The Big Picture: Summing it All Up

The most successful implementations of website visitor resolution are not those that achieve impossible accuracy rates, but those that empower customers to leverage directional intelligence to make smarter decisions.

  • It’s pipeline intelligence, not perfect identification. The technology significantly expands lead generation but provides directional insights, not guaranteed accuracy.
  • Business outcomes matter more than technical accuracy. Focus on leads generated, pipeline created, and ROI achieved.
  • First-party data is essential. The technology enhances, but does not replace, traditional lead capture methods.
  • Transparency prevents churn. Customers who understand the probabilistic nature of visitor resolution and the impact of external factors are much more likely to be satisfied with the results.
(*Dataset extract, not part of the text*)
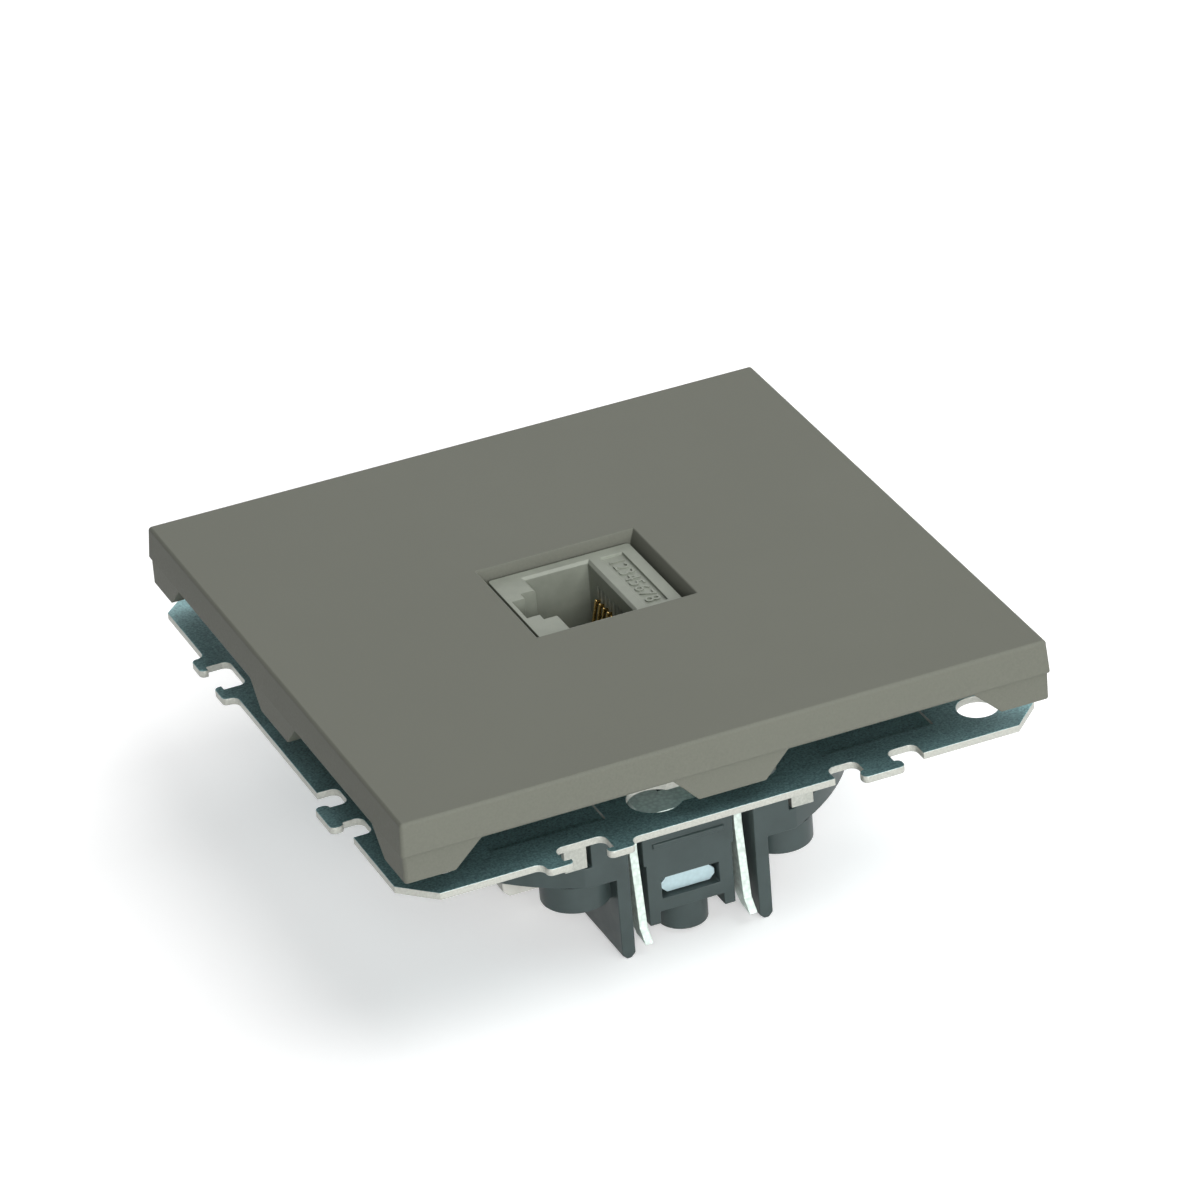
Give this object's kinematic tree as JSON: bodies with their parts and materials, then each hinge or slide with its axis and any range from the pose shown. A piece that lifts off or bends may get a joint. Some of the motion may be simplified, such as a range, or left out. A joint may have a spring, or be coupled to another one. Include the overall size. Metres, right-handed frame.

The final piece of advice is simple: Quality beats speed. Customers who take the time to properly implement tags, integrate quality data sources, establish bot filtering, and create robust ICP matching will see far better long-term results. The journey from anonymous traffic to revenue is a continuous one, and with the right implementation and a commitment to ongoing optimization, you can help your customers navigate it successfully.